══ Data block

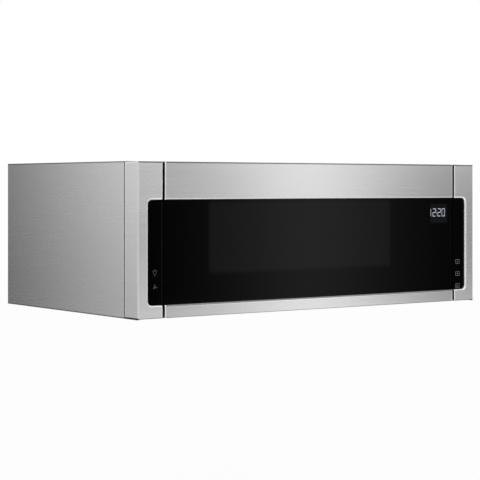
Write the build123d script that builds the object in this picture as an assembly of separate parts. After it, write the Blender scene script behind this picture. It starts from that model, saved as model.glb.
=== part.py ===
from build123d import *
from math import cos, pi, sin
import os

# Low profile microwave and hood. Millimetres, X to the right seen from the front, Y to the back, Z up.
# The origin is at the middle of the underside.
os.makedirs("parts", exist_ok=True)

# Case
case_width = 760.0
case_depth = 450.0
case_height = 260.0
case_sheet = 1.0
flange = 12.0
face_sheet = 1.2
wall_recess = 8.0
wall_plate_sheet = 1.5

# Front: door between two fixed end caps
door_depth = 38.0
door_rear_gap = 1.2
cap_width = 49.4
door_side_gap = 4.0
front_edge_gap = 1.0
seam_gap = 1.5
trim_sheet = 1.0
corner_round = 1.8
lip_width = 4.0
lip_round = 3.2
trim_top_return = 34.0
clip_width = 20.0
clip_height = 5.0
clip_count = 5

# Black glass band across door and caps
band_bottom = 22.7
upper_strip_height = 63.0
band_end_margin = 21.2
band_corner = 7.5
glass_thickness = 4.0
glass_side_clearance = 0.3

# Oven cavity
left_channel = 82.0      # outer side face to the cavity
component_bay = 148.0    # cavity to the outer side face
rear_zone = 87.6         # back of the liner to the back panel
under_space = 46.0       # underside to the cavity floor
head_space = 36.0        # cavity to the top of the case
cavity_corner = 4.0
liner_sheet = 1.0

# Door inside
frame_wall = 3.0
frame_skin = 2.0
frame_end_gap = 12.0
choke_overlap = 20.0
choke_sheet = 1.0
choke_depth = 20.0
choke_channel = 18.0
cover_thickness = 2.0
touch_board_gap = 2.0
touch_board_height = 84.0
inner_glass_thickness = 1.4
inner_glass_clearance = 0.5
window_left_margin = 63.6
window_right_margin = 63.1
window_bottom_margin = 27.0
window_top_margin = 37.0
window_margin = 8.0
display_side_margin = 7.6
display_top_margin = 8.7
display_width = 55.0
display_height = 47.0
display_thickness = 10.0

# Hinge
hinge_inset = 12.0
hinge_setback = 8.0
hinge_pin_radius = 2.5
hinge_pin_head = 4.0
hinge_pin_head_height = 2.5
hinge_pin_engagement = 15.0
running_clearance = 0.05
hinge_arm_thickness = 3.0
hinge_arm_gap = 2.5
hinge_arm_radius = 4.5
hinge_foot_offset = 22.0
hinge_foot_width = 16.0
hinge_foot_height = 18.0
hinge_foot_thickness = 2.0
hinge_boss_radius = 6.5

# Latch and release
latch_offset = 10.0
latch_bar = 8.0
latch_bar_setback = 20.0
latch_bar_depth = 10.0
latch_bar_end = 38.0
hook_end = 18.0
hook_thickness = 6.0
hook_reach = 25.0
hook_tooth = 4.0
hook_tooth_length = 8.0
hook_drop = 4.0
free_gap = 0.3
slot_side_clearance = 3.5
catch_length = 10.0
catch_height = 6.0
latch_board_wall = 3.0
latch_board_depth = 32.0
switch_pitch = 11.0
switch_size = (9.0, 14.0, 18.0)
button_radius = 1.8
button_travel = 1.5
guide_width = 3.0
guide_clearance = 0.5
spring_radius = 3.2
spring_wire = 0.8
spring_length = 18.0
spring_turns = 7
rod_offset = 40.0
rod_radius = 5.0
rod_length = 36.0
rod_travel = 12.0
cam_radius = 9.0
cam_rest_gap = 1.1
cam_thickness = 6.0
cam_shaft_radius = 3.0
cam_steps = 12
release_motor_radius = 22.0
release_motor_length = 16.0
release_bracket_sheet = 2.0
release_guide_size = 18.0
release_guide_length = 12.0

# Turntable
coupler_hole_radius = 6.0
coupler_shaft_radius = 4.0
coupler_shaft_depth = 8.0
coupler_reach = 16.0
coupler_arm_width = 6.0
coupler_lift = 2.0
coupler_height = 9.0
turntable_motor_radius = 25.0
turntable_motor_height = 19.0
turntable_ear_reach = 32.5
turntable_ear_width = 12.5
roller_radius = 8.0
roller_width = 10.0
roller_inset = 33.0
roller_count = 3
ring_width = 6.0
ring_height = 6.0
ring_gap = 2.0
axle_radius = 2.0
tray_wall_gap = 11.0
tray_thickness = 4.0
tray_rim = 9.0
tray_lug_width = 6.0
tray_lug_length = 8.0
tray_lug_height = 8.0

# Microwave supply
waveguide_depth = 34.0
waveguide_sheet = 1.0
bay_front_space = 94.6   # face plate to the first heavy parts of the bay
waveguide_length = 146.0
waveguide_height = 66.0
waveguide_top_gap = 16.0
port_length = 38.0
port_height = 48.0
port_inset = 8.0
port_cover_margin = 8.0
port_cover_thickness = 0.6
antenna_radius = 9.0
antenna_length = 20.0
antenna_clearance = 1.0
magnetron_length = 80.0
magnetron_width = 44.0
magnetron_height = 90.0
anode_radius = 18.0
filter_box_depth = 22.0
filter_box_inset = 16.0
fin_count = 6
fin_sheet = 1.0
transformer_width = 58.0
transformer_height = 74.0
transformer_inset = 26.0
capacitor_gap = 22.0
capacitor_rear_space = 40.0
capacitor_length = 82.0
capacitor_width = 50.0
capacitor_height = 34.0
terminal_height = 9.0
board_thickness = 1.6
board_front_gap = 8.6
board_length = 76.0
board_end_gap = 40.0
board_standoff = 6.0
relay_size = 15.2
relay_height = 12.2
relay_pitch = 22.8
relay_count = 3

# Cooling fan
baffle_setback = 15.4
baffle_sheet = 1.5
baffle_top_gap = 5.0
cooling_fan_drop = 82.0
cooling_fan_radius = 46.0
cooling_fan_depth = 14.0
fan_tip_clearance = 4.0
cooling_blade_count = 5
fan_hub_radius = 13.0
fan_shaft_radius = 3.0
fan_motor_radius = 24.0
fan_motor_length = 28.0
fan_post_radius = 3.0
fan_post_offset = 38.0
fan_post_length = 20.0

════

# Problem requirements
Return all of the data word for word.

# Solved problem
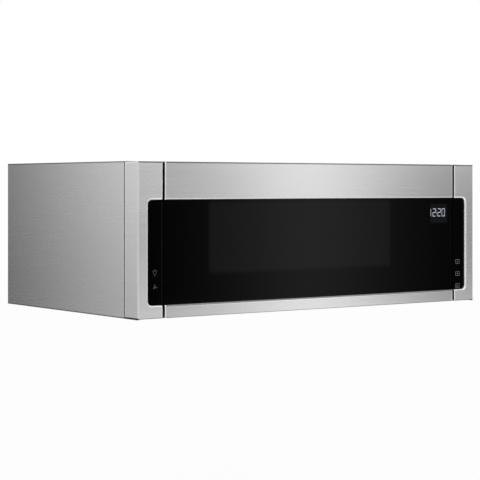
Write the build123d script that builds the object in this picture as an assembly of separate parts. After it, write the Blender scene script behind this picture. It starts from that model, saved as model.glb.
=== part.py ===
from build123d import *
from math import cos, pi, sin
import os

# Low profile microwave and hood. Millimetres, X to the right seen from the front, Y to the back, Z up.
# The origin is at the middle of the underside.
os.makedirs("parts", exist_ok=True)

# Case
case_width = 760.0
case_depth = 450.0
case_height = 260.0
case_sheet = 1.0
flange = 12.0
face_sheet = 1.2
wall_recess = 8.0
wall_plate_sheet = 1.5

# Front: door between two fixed end caps
door_depth = 38.0
door_rear_gap = 1.2
cap_width = 49.4
door_side_gap = 4.0
front_edge_gap = 1.0
seam_gap = 1.5
trim_sheet = 1.0
corner_round = 1.8
lip_width = 4.0
lip_round = 3.2
trim_top_return = 34.0
clip_width = 20.0
clip_height = 5.0
clip_count = 5

# Black glass band across door and caps
band_bottom = 22.7
upper_strip_height = 63.0
band_end_margin = 21.2
band_corner = 7.5
glass_thickness = 4.0
glass_side_clearance = 0.3

# Oven cavity
left_channel = 82.0      # outer side face to the cavity
component_bay = 148.0    # cavity to the outer side face
rear_zone = 87.6         # back of the liner to the back panel
under_space = 46.0       # underside to the cavity floor
head_space = 36.0        # cavity to the top of the case
cavity_corner = 4.0
liner_sheet = 1.0

# Door inside
frame_wall = 3.0
frame_skin = 2.0
frame_end_gap = 12.0
choke_overlap = 20.0
choke_sheet = 1.0
choke_depth = 20.0
choke_channel = 18.0
cover_thickness = 2.0
touch_board_gap = 2.0
touch_board_height = 84.0
inner_glass_thickness = 1.4
inner_glass_clearance = 0.5
window_left_margin = 63.6
window_right_margin = 63.1
window_bottom_margin = 27.0
window_top_margin = 37.0
window_margin = 8.0
display_side_margin = 7.6
display_top_margin = 8.7
display_width = 55.0
display_height = 47.0
display_thickness = 10.0

# Hinge
hinge_inset = 12.0
hinge_setback = 8.0
hinge_pin_radius = 2.5
hinge_pin_head = 4.0
hinge_pin_head_height = 2.5
hinge_pin_engagement = 15.0
running_clearance = 0.05
hinge_arm_thickness = 3.0
hinge_arm_gap = 2.5
hinge_arm_radius = 4.5
hinge_foot_offset = 22.0
hinge_foot_width = 16.0
hinge_foot_height = 18.0
hinge_foot_thickness = 2.0
hinge_boss_radius = 6.5

# Latch and release
latch_offset = 10.0
latch_bar = 8.0
latch_bar_setback = 20.0
latch_bar_depth = 10.0
latch_bar_end = 38.0
hook_end = 18.0
hook_thickness = 6.0
hook_reach = 25.0
hook_tooth = 4.0
hook_tooth_length = 8.0
hook_drop = 4.0
free_gap = 0.3
slot_side_clearance = 3.5
catch_length = 10.0
catch_height = 6.0
latch_board_wall = 3.0
latch_board_depth = 32.0
switch_pitch = 11.0
switch_size = (9.0, 14.0, 18.0)
button_radius = 1.8
button_travel = 1.5
guide_width = 3.0
guide_clearance = 0.5
spring_radius = 3.2
spring_wire = 0.8
spring_length = 18.0
spring_turns = 7
rod_offset = 40.0
rod_radius = 5.0
rod_length = 36.0
rod_travel = 12.0
cam_radius = 9.0
cam_rest_gap = 1.1
cam_thickness = 6.0
cam_shaft_radius = 3.0
cam_steps = 12
release_motor_radius = 22.0
release_motor_length = 16.0
release_bracket_sheet = 2.0
release_guide_size = 18.0
release_guide_length = 12.0

# Turntable
coupler_hole_radius = 6.0
coupler_shaft_radius = 4.0
coupler_shaft_depth = 8.0
coupler_reach = 16.0
coupler_arm_width = 6.0
coupler_lift = 2.0
coupler_height = 9.0
turntable_motor_radius = 25.0
turntable_motor_height = 19.0
turntable_ear_reach = 32.5
turntable_ear_width = 12.5
roller_radius = 8.0
roller_width = 10.0
roller_inset = 33.0
roller_count = 3
ring_width = 6.0
ring_height = 6.0
ring_gap = 2.0
axle_radius = 2.0
tray_wall_gap = 11.0
tray_thickness = 4.0
tray_rim = 9.0
tray_lug_width = 6.0
tray_lug_length = 8.0
tray_lug_height = 8.0

# Microwave supply
waveguide_depth = 34.0
waveguide_sheet = 1.0
bay_front_space = 94.6   # face plate to the first heavy parts of the bay
waveguide_length = 146.0
waveguide_height = 66.0
waveguide_top_gap = 16.0
port_length = 38.0
port_height = 48.0
port_inset = 8.0
port_cover_margin = 8.0
port_cover_thickness = 0.6
antenna_radius = 9.0
antenna_length = 20.0
antenna_clearance = 1.0
magnetron_length = 80.0
magnetron_width = 44.0
magnetron_height = 90.0
anode_radius = 18.0
filter_box_depth = 22.0
filter_box_inset = 16.0
fin_count = 6
fin_sheet = 1.0
transformer_width = 58.0
transformer_height = 74.0
transformer_inset = 26.0
capacitor_gap = 22.0
capacitor_rear_space = 40.0
capacitor_length = 82.0
capacitor_width = 50.0
capacitor_height = 34.0
terminal_height = 9.0
board_thickness = 1.6
board_front_gap = 8.6
board_length = 76.0
board_end_gap = 40.0
board_standoff = 6.0
relay_size = 15.2
relay_height = 12.2
relay_pitch = 22.8
relay_count = 3

# Cooling fan
baffle_setback = 15.4
baffle_sheet = 1.5
baffle_top_gap = 5.0
cooling_fan_drop = 82.0
cooling_fan_radius = 46.0
cooling_fan_depth = 14.0
fan_tip_clearance = 4.0
cooling_blade_count = 5
fan_hub_radius = 13.0
fan_shaft_radius = 3.0
fan_motor_radius = 24.0
fan_motor_length = 28.0
fan_post_radius = 3.0
fan_post_offset = 38.0
fan_post_length = 20.0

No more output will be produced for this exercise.